** Material provided **

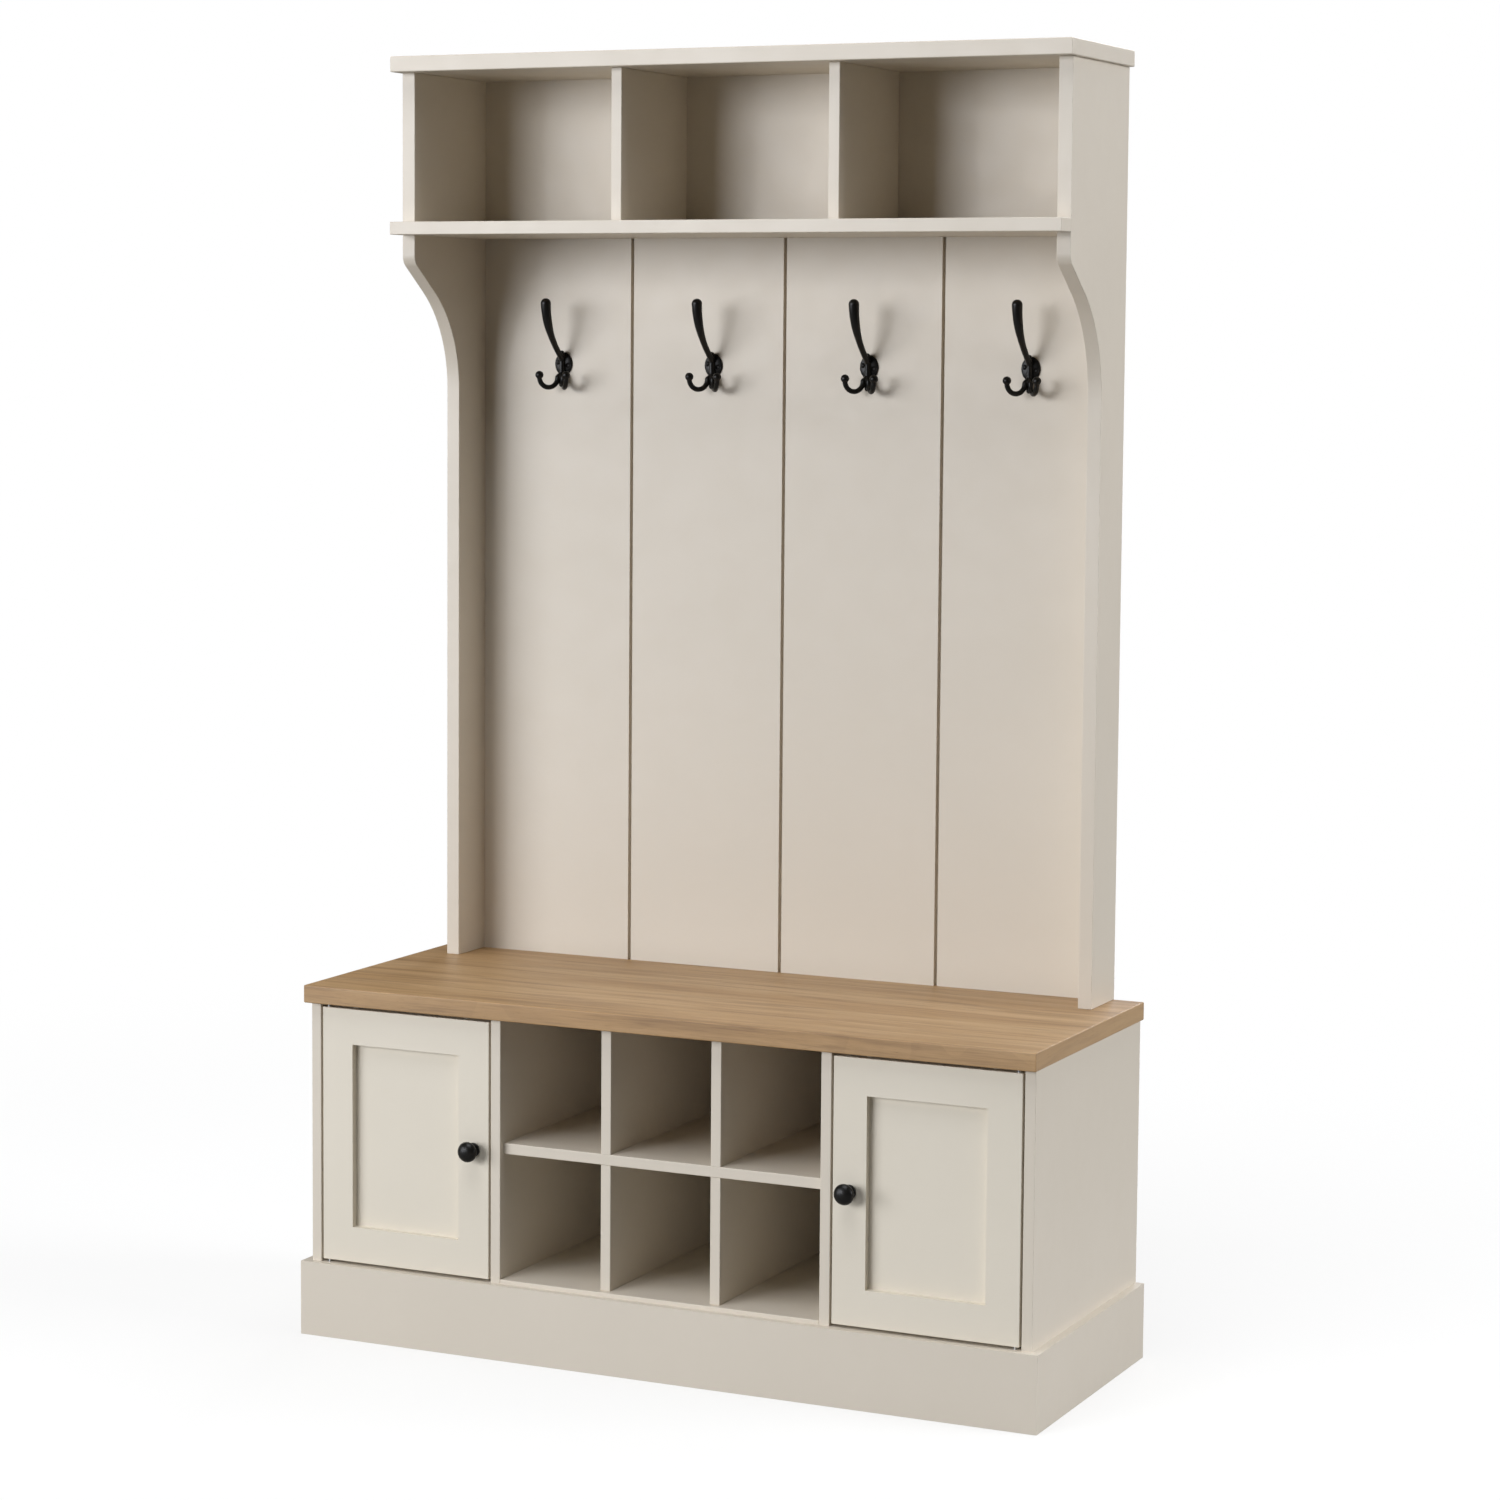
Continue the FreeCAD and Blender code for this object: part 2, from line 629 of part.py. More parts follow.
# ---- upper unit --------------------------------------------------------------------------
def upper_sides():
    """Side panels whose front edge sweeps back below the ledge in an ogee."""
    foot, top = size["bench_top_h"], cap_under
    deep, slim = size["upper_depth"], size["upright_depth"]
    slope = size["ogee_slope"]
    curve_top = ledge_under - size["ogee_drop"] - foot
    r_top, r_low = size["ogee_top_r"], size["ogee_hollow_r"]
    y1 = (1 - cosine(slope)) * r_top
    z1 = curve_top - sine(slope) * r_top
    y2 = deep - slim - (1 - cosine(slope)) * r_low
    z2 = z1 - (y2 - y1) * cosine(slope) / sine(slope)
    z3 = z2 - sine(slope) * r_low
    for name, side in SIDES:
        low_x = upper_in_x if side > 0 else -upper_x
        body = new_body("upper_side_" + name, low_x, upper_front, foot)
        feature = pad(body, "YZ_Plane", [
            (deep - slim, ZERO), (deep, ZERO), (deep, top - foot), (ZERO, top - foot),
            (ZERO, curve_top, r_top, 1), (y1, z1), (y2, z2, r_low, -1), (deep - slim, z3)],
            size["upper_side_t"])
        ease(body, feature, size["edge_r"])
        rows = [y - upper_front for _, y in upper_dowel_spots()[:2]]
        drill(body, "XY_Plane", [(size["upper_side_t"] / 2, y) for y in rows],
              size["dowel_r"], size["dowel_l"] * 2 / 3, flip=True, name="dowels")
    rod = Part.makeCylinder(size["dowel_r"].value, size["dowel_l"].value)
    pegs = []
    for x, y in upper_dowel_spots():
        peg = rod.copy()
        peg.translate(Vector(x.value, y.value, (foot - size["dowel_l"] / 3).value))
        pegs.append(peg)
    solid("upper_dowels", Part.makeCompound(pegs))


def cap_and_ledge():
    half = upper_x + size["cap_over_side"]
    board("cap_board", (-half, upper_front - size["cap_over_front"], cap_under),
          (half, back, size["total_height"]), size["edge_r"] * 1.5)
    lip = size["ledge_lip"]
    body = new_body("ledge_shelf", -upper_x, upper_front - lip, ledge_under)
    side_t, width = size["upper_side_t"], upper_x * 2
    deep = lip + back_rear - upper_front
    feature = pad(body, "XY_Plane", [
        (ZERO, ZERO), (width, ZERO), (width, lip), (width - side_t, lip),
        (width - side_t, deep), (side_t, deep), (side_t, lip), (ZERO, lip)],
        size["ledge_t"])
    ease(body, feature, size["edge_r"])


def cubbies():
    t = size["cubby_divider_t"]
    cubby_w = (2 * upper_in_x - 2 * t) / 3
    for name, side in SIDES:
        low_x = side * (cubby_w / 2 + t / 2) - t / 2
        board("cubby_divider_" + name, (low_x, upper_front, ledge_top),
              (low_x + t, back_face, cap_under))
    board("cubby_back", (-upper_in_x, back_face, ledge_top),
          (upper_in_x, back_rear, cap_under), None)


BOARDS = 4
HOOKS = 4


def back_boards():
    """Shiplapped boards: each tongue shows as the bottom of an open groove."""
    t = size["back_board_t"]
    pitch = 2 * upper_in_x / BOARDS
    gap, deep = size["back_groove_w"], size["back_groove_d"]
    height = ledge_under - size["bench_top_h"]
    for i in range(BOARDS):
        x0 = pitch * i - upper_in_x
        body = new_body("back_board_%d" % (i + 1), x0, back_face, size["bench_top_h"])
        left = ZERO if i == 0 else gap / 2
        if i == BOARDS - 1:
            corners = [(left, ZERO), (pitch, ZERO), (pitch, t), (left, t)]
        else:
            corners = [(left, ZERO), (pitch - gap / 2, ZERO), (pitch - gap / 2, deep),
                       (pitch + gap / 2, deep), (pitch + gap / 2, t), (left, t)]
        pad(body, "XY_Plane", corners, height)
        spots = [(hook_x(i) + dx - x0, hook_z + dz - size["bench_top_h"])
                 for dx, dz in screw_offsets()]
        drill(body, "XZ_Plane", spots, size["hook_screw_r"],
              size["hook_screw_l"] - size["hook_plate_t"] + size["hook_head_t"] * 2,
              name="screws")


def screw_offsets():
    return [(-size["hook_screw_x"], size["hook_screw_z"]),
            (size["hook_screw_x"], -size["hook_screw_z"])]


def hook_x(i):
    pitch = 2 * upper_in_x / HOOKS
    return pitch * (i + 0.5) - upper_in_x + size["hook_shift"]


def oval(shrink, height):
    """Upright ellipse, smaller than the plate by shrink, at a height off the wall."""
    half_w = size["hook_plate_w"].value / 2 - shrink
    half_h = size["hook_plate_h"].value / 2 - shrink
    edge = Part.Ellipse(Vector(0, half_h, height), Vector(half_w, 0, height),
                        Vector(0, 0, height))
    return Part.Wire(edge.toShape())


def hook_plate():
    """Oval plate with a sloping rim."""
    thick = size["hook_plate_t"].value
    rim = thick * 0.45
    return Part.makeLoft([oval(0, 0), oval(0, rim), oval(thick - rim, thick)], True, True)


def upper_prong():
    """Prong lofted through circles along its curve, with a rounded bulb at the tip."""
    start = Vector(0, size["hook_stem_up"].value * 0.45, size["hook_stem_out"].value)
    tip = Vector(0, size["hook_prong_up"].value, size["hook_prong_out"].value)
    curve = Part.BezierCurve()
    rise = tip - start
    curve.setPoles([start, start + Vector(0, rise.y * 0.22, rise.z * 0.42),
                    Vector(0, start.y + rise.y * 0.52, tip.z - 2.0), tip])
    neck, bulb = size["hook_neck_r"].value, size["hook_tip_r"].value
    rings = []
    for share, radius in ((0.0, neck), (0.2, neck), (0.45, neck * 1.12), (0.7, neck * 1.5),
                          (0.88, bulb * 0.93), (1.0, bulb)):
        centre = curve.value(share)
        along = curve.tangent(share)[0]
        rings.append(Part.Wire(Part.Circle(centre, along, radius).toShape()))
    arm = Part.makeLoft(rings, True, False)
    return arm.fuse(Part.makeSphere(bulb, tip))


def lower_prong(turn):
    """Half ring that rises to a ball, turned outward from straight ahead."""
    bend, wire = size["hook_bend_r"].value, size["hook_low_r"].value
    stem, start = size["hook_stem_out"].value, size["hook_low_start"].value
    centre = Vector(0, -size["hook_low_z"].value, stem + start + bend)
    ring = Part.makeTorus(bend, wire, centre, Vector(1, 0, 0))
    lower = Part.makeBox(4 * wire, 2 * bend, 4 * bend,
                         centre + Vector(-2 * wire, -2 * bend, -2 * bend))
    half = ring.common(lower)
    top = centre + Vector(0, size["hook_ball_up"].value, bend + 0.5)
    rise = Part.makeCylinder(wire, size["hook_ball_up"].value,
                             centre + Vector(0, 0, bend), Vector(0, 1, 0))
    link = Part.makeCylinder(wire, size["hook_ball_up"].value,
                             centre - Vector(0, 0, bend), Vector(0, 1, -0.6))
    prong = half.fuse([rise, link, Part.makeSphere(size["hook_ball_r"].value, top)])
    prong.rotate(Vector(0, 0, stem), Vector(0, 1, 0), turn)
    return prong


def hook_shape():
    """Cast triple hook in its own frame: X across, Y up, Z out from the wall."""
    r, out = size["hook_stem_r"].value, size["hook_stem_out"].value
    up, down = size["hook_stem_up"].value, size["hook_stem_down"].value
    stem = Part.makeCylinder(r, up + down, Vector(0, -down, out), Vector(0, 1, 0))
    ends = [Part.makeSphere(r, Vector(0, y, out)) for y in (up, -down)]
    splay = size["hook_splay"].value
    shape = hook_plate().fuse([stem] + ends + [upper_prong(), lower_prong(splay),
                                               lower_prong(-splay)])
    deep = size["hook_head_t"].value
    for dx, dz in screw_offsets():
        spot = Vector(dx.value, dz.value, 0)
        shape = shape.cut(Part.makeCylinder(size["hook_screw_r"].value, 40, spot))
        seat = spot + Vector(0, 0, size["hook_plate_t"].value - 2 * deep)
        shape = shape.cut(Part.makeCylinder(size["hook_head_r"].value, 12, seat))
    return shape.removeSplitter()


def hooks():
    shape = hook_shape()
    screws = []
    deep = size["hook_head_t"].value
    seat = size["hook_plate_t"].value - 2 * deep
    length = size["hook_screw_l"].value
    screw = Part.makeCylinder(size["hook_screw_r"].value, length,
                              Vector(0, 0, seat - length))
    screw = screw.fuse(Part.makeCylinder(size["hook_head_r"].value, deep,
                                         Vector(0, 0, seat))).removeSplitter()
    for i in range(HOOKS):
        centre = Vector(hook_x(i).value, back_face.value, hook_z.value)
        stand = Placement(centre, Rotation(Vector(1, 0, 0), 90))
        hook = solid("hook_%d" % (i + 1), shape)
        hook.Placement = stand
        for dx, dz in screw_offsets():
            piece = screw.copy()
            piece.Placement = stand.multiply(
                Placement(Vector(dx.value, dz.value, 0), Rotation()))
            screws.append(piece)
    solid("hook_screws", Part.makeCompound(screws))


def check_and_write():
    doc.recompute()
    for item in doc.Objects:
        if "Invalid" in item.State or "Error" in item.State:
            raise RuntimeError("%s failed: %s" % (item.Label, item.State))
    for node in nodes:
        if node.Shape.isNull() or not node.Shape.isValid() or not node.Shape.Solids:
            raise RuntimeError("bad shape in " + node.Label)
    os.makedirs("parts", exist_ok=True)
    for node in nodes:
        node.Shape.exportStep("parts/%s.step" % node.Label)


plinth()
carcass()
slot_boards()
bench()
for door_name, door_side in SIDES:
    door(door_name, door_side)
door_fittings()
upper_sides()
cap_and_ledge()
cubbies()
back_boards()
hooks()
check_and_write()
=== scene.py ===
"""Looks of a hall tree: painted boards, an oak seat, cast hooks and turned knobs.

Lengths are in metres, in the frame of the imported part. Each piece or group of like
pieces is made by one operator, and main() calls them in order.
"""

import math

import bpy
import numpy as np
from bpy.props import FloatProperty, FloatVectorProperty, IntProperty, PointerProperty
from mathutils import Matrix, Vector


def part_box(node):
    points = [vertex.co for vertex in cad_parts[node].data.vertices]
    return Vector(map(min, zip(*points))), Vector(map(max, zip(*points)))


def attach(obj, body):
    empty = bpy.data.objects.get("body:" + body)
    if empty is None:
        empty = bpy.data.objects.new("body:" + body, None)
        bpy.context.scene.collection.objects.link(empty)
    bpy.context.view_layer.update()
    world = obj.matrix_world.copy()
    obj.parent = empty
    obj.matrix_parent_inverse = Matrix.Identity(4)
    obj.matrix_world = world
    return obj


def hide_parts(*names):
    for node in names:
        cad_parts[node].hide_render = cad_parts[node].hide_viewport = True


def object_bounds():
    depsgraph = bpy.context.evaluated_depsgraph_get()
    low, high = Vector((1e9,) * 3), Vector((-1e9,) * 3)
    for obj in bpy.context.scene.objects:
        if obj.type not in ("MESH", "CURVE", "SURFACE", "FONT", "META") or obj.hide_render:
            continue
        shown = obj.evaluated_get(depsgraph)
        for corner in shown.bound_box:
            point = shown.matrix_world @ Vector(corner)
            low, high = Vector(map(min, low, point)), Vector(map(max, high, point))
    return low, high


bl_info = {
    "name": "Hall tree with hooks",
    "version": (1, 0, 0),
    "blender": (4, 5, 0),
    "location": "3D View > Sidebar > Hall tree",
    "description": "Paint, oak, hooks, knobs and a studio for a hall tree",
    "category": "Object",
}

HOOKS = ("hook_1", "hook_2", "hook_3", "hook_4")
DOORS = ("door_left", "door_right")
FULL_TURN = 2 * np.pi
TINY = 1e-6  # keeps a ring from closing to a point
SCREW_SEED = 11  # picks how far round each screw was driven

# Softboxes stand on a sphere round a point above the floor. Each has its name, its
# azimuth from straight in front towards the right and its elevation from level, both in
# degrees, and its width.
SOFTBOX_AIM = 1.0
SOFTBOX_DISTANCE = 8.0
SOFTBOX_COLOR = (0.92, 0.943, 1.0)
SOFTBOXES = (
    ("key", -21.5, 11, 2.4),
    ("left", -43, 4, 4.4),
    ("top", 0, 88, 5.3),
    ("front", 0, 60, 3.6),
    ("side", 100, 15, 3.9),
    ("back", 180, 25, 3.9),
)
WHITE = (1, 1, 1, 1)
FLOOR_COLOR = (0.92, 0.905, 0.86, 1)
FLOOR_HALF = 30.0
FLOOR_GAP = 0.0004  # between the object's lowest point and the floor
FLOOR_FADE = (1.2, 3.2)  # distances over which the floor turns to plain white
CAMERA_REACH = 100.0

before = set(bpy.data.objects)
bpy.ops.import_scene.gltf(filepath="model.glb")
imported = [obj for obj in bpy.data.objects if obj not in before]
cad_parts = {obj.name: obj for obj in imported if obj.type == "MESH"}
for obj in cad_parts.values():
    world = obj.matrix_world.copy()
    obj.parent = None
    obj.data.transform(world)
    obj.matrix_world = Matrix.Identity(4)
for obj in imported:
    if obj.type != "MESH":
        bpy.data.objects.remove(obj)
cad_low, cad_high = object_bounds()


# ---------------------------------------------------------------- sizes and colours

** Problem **
Which lines above contain the word "before"? Copy each of them.

** Correct response **
before = set(bpy.data.objects)
imported = [obj for obj in bpy.data.objects if obj not in before]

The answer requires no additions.